Flagler, the development company that owns access to the land, likes the idea of a multi-use path but also wants to build homes and businesses along the trail, which the Miami Herald notes is only 100 feet and compresses to nearly 50 feet in some places.

On Dec. 4 the Miami-Dade County Commissions withdrew Flagler’s plan for the trail. The county attorney directed the withdrawal to be reconsidered an item for May 2015. The Ludlam Trail Facebook page announced their desire to work with Flagler and the county commission over the next six months in hope of a balanced plan for the trail.

The Ludlam Trail case connects to MDC’s heretofore inability to provide a bicycle friendly campus because the College finds itself in a county that’s in a nascent love affair with walkability, sustainability and cycling as transportation.

Day after day, people shut themselves off from each other in their air-conditioned automobiles and commute for an hour or more to their job, accepting the boredom and wastefulness of burning gasoline in traffic as a circumstance of where they live.

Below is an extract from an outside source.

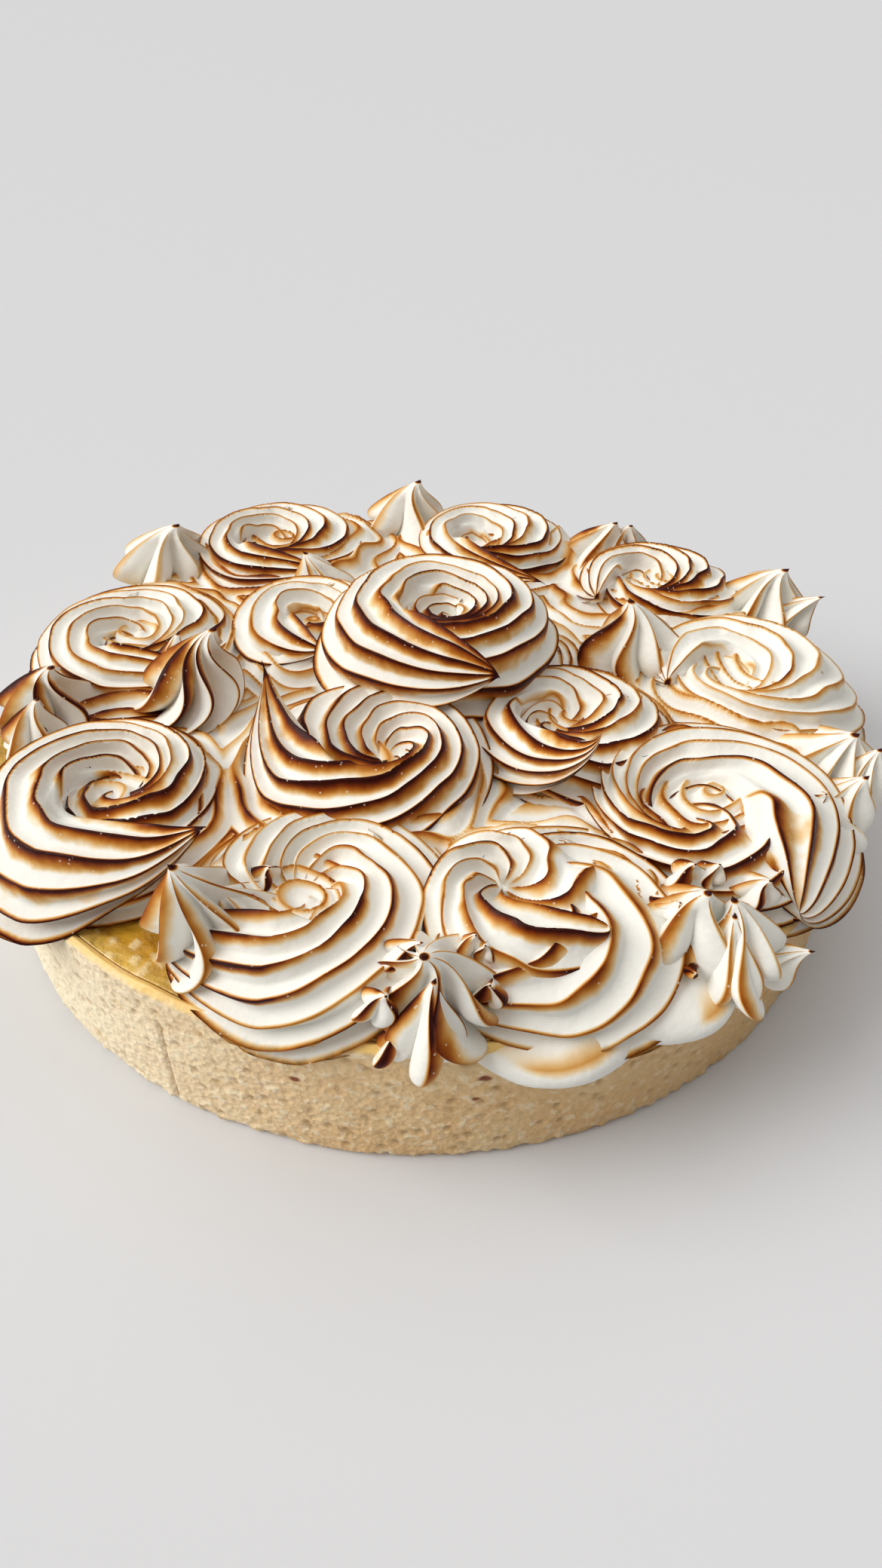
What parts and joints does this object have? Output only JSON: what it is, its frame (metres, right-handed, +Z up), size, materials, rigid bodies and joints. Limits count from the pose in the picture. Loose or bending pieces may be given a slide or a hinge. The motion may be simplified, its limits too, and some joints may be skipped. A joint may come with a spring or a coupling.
{
  "type": "lemon meringue pie",
  "caption": "Round straight-sided pie: shortcrust case filled level with lemon curd, topped with piped and torched meringue rosettes and kisses.",
  "frame": {"origin": "centre of the underside of the pastry case", "axes": "+Z up, +X to the right and -Y towards the front of the pie, where a kiss hangs over the rim"},
  "size_m": [0.2622, 0.2621, 0.0807],
  "materials": {
    "pastry": "matt crumbly baked shortcrust",
    "curd": "glossy set lemon curd",
    "meringue": "satin whipped meringue with torched brown ridges"
  },
  "bodies": {
    "root": {"crust": "pastry", "lemon_curd": "curd", "meringue_bed": "meringue", "kiss_left": "meringue", "kiss_inner_left": "meringue", "kiss_back_left": "meringue", "kiss_back": "meringue", "kiss_inner_back": "meringue", "kiss_back_right": "meringue", "kiss_right_back": "meringue", "kiss_inner_right": "meringue", "kiss_right": "meringue", "kiss_right_low": "meringue", "kiss_front_left": "meringue", "kiss_front": "meringue", "kiss_front_low": "meringue", "kiss_front_right": "meringue", "rosette_crown": "meringue", "rosette_front_middle": "meringue", "rosette_left_front": "meringue", "rosette_front_right": "meringue", "rosette_right_front": "meringue", "rosette_front_left": "meringue", "rosette_right": "meringue", "rosette_inner_right": "meringue", "rosette_left_back": "meringue", "rosette_inner_left": "meringue", "rosette_back_right": "meringue", "rosette_back_middle": "meringue", "rosette_back_left": "meringue"}
  },
  "joints": []
}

Harvard University’s location in a city that prizes cycling undoubtedly makes it easier for the institution to do the same on its campus. Miami Dade College has it harder — it must become the agent of fundamental change in a city that has adored the automobile so much that the relationship has become a little too clingy.

Each one of its campuses attracts thousands of students on a daily basis, some of whom would consider cycling to class were the appropriate facilities available. It can start at the College, expand to neighboring communities, and perhaps ultimately rid Miami of its own inability to tell its automobiles to lay off.